-- Task directions --
Write out only the span of lines that begins at the line with "bake_transform(ruched)" and ends at the line with "bpy.context.scene.collection.objects.link(lamp)". Keep both end lines, word for word.
[Information shown start]
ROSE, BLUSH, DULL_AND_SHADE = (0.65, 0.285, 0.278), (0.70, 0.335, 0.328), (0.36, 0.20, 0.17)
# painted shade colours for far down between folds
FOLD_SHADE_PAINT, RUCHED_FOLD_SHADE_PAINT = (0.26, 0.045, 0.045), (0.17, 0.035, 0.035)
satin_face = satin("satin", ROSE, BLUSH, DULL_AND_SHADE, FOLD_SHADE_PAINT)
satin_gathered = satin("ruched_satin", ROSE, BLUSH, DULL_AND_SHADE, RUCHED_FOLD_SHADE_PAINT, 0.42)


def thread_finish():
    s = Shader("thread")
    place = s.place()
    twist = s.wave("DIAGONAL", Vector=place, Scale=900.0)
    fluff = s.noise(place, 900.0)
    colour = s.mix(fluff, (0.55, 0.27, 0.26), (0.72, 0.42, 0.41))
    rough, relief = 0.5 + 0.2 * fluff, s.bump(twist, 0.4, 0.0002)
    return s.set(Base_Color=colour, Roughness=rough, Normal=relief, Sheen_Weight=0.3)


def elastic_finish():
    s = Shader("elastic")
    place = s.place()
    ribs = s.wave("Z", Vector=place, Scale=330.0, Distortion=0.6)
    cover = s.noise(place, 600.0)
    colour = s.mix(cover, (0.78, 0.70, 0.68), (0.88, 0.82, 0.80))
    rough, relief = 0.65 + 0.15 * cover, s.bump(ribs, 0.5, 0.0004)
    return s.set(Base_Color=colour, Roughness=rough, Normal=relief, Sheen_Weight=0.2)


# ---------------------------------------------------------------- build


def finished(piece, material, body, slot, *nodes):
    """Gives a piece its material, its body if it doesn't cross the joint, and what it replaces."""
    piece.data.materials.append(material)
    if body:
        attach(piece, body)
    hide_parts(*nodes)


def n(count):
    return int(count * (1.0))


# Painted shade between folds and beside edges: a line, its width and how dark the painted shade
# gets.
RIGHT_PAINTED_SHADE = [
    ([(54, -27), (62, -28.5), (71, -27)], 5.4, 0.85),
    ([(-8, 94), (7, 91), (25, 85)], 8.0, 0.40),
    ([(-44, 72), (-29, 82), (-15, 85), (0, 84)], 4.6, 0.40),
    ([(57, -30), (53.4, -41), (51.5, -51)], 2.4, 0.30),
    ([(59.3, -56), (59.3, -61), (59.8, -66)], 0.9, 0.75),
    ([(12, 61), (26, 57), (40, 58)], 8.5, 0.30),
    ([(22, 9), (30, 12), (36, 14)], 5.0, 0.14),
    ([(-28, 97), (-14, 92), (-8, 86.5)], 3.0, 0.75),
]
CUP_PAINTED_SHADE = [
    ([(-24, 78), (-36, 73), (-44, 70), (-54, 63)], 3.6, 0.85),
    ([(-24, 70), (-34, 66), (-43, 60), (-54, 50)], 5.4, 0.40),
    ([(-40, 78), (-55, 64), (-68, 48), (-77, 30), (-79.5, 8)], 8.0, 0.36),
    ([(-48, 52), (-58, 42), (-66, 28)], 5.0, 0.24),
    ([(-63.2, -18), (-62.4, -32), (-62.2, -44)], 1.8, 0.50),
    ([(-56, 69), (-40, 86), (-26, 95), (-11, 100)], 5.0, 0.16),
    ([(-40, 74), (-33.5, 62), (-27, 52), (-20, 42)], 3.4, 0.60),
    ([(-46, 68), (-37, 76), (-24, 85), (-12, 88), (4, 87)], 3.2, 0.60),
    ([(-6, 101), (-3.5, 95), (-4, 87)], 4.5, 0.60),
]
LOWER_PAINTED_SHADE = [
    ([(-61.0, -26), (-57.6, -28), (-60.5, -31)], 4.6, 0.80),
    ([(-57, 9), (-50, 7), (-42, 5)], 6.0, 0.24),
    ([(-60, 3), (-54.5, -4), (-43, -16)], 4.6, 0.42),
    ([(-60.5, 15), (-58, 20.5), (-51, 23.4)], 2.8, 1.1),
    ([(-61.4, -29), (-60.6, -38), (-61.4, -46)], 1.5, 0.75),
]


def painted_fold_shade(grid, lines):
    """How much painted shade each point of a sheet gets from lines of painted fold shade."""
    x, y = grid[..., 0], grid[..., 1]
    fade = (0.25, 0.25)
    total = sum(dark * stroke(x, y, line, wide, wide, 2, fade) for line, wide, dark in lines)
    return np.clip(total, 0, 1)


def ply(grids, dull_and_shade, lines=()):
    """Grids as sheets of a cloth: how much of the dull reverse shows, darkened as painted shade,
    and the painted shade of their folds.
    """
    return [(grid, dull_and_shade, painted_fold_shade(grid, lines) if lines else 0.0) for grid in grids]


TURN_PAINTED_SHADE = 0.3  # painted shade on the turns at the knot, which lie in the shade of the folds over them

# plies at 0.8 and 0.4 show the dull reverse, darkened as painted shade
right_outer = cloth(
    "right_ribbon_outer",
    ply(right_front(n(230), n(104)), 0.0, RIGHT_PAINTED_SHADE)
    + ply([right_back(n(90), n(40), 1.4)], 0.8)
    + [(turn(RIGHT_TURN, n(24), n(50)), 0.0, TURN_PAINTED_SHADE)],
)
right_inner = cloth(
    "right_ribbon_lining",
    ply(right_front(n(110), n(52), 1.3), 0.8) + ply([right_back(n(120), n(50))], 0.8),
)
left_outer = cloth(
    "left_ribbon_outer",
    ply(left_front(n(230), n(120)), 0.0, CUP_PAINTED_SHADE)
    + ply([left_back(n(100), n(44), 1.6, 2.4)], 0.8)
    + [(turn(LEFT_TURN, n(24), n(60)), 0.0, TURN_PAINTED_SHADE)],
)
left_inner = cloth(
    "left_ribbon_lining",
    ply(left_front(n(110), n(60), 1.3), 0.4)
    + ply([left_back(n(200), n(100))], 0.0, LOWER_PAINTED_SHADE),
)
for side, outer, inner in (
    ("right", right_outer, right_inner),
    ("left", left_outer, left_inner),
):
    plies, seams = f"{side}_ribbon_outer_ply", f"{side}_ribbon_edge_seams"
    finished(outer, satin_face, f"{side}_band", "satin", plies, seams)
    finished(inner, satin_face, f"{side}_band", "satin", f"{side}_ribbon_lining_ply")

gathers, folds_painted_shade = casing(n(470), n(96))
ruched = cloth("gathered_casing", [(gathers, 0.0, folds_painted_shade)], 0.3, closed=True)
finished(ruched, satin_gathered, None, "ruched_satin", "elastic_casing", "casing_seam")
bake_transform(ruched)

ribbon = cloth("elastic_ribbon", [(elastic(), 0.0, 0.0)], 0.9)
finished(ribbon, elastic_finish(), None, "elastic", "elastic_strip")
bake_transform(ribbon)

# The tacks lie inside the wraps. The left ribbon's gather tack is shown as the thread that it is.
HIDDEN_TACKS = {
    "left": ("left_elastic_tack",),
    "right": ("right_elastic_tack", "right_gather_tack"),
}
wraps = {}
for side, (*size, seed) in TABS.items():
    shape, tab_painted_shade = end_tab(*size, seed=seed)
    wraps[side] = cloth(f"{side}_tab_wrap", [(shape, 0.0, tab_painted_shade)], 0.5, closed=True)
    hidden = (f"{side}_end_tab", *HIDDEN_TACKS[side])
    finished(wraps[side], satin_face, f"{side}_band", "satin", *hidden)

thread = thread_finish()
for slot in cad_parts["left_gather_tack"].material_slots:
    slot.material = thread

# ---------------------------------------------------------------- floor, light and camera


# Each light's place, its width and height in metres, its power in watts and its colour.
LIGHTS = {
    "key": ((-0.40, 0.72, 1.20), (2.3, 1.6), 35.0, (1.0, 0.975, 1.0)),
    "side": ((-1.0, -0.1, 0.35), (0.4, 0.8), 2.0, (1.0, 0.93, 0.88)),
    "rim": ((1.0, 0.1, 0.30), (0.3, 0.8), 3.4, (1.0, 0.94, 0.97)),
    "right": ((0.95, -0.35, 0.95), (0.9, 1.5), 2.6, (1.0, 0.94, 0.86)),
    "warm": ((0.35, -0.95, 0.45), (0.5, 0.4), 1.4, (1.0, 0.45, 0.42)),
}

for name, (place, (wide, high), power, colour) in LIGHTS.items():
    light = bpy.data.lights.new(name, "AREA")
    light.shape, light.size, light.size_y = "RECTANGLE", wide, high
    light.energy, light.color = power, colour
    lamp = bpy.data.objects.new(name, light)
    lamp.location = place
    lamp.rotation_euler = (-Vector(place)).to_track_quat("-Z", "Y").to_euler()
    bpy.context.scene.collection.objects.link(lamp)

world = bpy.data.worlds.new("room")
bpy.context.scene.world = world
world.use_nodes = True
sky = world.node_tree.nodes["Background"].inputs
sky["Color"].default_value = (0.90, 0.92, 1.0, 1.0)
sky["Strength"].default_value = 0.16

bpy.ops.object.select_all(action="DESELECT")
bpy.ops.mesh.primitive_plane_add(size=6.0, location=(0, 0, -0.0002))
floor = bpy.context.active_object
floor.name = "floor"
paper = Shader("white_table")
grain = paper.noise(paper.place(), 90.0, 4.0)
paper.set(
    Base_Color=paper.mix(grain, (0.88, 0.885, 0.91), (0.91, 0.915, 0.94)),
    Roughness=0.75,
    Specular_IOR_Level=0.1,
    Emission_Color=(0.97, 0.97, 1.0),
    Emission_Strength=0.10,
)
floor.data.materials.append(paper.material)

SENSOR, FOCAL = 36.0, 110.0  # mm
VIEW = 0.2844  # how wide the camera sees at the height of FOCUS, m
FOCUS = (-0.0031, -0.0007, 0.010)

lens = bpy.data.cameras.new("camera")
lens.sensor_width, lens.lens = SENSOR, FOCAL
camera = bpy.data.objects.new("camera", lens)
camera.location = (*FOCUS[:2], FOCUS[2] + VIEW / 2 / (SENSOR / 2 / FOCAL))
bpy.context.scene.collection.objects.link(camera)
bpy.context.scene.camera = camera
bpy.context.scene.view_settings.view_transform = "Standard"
[Information shown end]
-- Complete response --
bake_transform(ruched)

ribbon = cloth("elastic_ribbon", [(elastic(), 0.0, 0.0)], 0.9)
finished(ribbon, elastic_finish(), None, "elastic", "elastic_strip")
bake_transform(ribbon)

# The tacks lie inside the wraps. The left ribbon's gather tack is shown as the thread that it is.
HIDDEN_TACKS = {
    "left": ("left_elastic_tack",),
    "right": ("right_elastic_tack", "right_gather_tack"),
}
wraps = {}
for side, (*size, seed) in TABS.items():
    shape, tab_painted_shade = end_tab(*size, seed=seed)
    wraps[side] = cloth(f"{side}_tab_wrap", [(shape, 0.0, tab_painted_shade)], 0.5, closed=True)
    hidden = (f"{side}_end_tab", *HIDDEN_TACKS[side])
    finished(wraps[side], satin_face, f"{side}_band", "satin", *hidden)

thread = thread_finish()
for slot in cad_parts["left_gather_tack"].material_slots:
    slot.material = thread

# ---------------------------------------------------------------- floor, light and camera


# Each light's place, its width and height in metres, its power in watts and its colour.
LIGHTS = {
    "key": ((-0.40, 0.72, 1.20), (2.3, 1.6), 35.0, (1.0, 0.975, 1.0)),
    "side": ((-1.0, -0.1, 0.35), (0.4, 0.8), 2.0, (1.0, 0.93, 0.88)),
    "rim": ((1.0, 0.1, 0.30), (0.3, 0.8), 3.4, (1.0, 0.94, 0.97)),
    "right": ((0.95, -0.35, 0.95), (0.9, 1.5), 2.6, (1.0, 0.94, 0.86)),
    "warm": ((0.35, -0.95, 0.45), (0.5, 0.4), 1.4, (1.0, 0.45, 0.42)),
}

for name, (place, (wide, high), power, colour) in LIGHTS.items():
    light = bpy.data.lights.new(name, "AREA")
    light.shape, light.size, light.size_y = "RECTANGLE", wide, high
    light.energy, light.color = power, colour
    lamp = bpy.data.objects.new(name, light)
    lamp.location = place
    lamp.rotation_euler = (-Vector(place)).to_track_quat("-Z", "Y").to_euler()
    bpy.context.scene.collection.objects.link(lamp)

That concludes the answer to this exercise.